合わせて、今回認定された民間試験は、7種類ありますが、実施形式やレベルによってさらに22通りに分かれており、それぞれ目的や試験の内容、難易度、試験方法、実施回数など違いが多くあり、大学入試として公正に使えるのかという根本的な問題も抱えています。
また、保護者の経済的負担が大きいことも問題視されています。民間試験の受験料は1回どれも5千円以上、高いものでは2万円以上かかり、裕福な家庭では何度も民間試験を受けさせられるため、結果的に、経済格差が受験結果を左右することになりかねません。
さらには、地域によっては自分の居住地では受けられない試験があり、へき地や離島に住む受験生は、遠方まで出かけて受検しなければないため、交通費や宿泊費がかかるなど、地域格差が受験生を苦しめることになります。
加えて、障害のある受検生に対して、これまでのセンター入試では、全盲の受験者のための点字冊子の提供、弱視の受験者のための拡大文字冊子の提供のようなキメ細かい配慮が実施されてきました。ところが、民間試験ではこれらの配慮が準備されておらず、「障害者差別解消法」違反の疑いも指摘されています。
そもそも、センター試験に英語のリスニングテストが2006年に初めて導入されてから10年以上経ちますが,導入の前と後で大学生のリスニング力が向上したという明確なエビデンス(証左)はなく、民間試験導入で4技能を強化するという発想自体が間違っているという指摘もあります。
そこで、このような様々な課題を抱える英語民間試験について、教育長は、今後どのような方向性で見直すべきと考えておられるのか、見解をお聞かせください。
*教育長の回答
●令和2年度からの英語民間試験の導入は見送られたが、高校教育及び中学校教育において、英語4技能をバランスよく身に付けさせるという方向性に変わりないものと認識している。

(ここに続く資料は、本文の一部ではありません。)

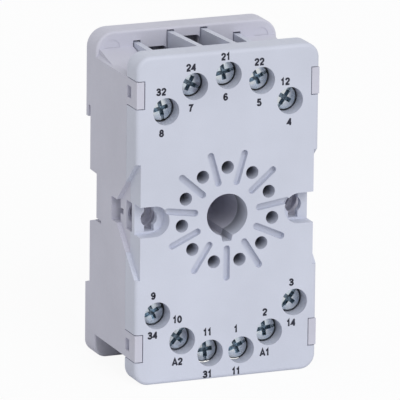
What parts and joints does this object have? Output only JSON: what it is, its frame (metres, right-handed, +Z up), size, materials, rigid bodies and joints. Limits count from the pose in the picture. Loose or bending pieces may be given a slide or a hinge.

このため、大学入試については、英語4技能の総合的な育成を促すと共に、公平性・公正性を確保しつつ、その能力を適切に評価できるものとなるよう、抜本的ば見直しが行われるべきと考えている。
次に、記述式問題についてお伺いします。
今朝の新聞報道によれば、「大学入学共通テスト」への国語と数学の一部における記述式問題の導入についても、様々な批判を受け、文部科学省が来週、見送りを正式決定する見込みとのことです。
指摘されている問題点のひとつに、採点の問題があります。たとえば、約50万人もの答案を20日以内に採点しなければならないため、採点に従事するのは1万人規模とされており、採点者にはアルバイトも含まれる予定だとのことです。そのため、当然ながら、「採点者の質はどうなのか、公平な採点ができるのか」という疑問が出ています。
また、「高校生の自己採点が難しく志望校を絞りにくい」といった課題も指摘されている状況です。
アメリカにおいても、日本の「大学入学共通テスト」に相当するSATまたはACTにおける選択科目として2005年に記述式問題の一種であるエッセイ(essay)を導入しました。しかし近年では、このエッセイを入学判定に含める大学は全体の2%しかなく、ハーバード大学、コロンビア大学などのいわゆる難関大学でも、エッセイを課すのは、通常、個別の大学の二次試験においてのみとなっています。
そこで、記述式問題の導入についても、数々の指摘に真摯に耳を傾け、海外での先行事例なども調査するため、まずは導入を延期し、その是非も含め見直しを議論すべきと考えますが、教育長の見解をお聞かせください。
*教育長の回答
●国語及び数学の記述式問題については、マークシート式問題だけでは測れない、論理的な思考力・表現力を適切に評価するとともに、高校教育における授業改善をより一層促進する意義があると認識している。一方で、採点の難しさが指摘されており、特に、自己採点とのズレについては、出願先の選択に重大な影響を及ぼす恐れがあることから、実施に当たっては、こうした課題が解消される必要があると考えている。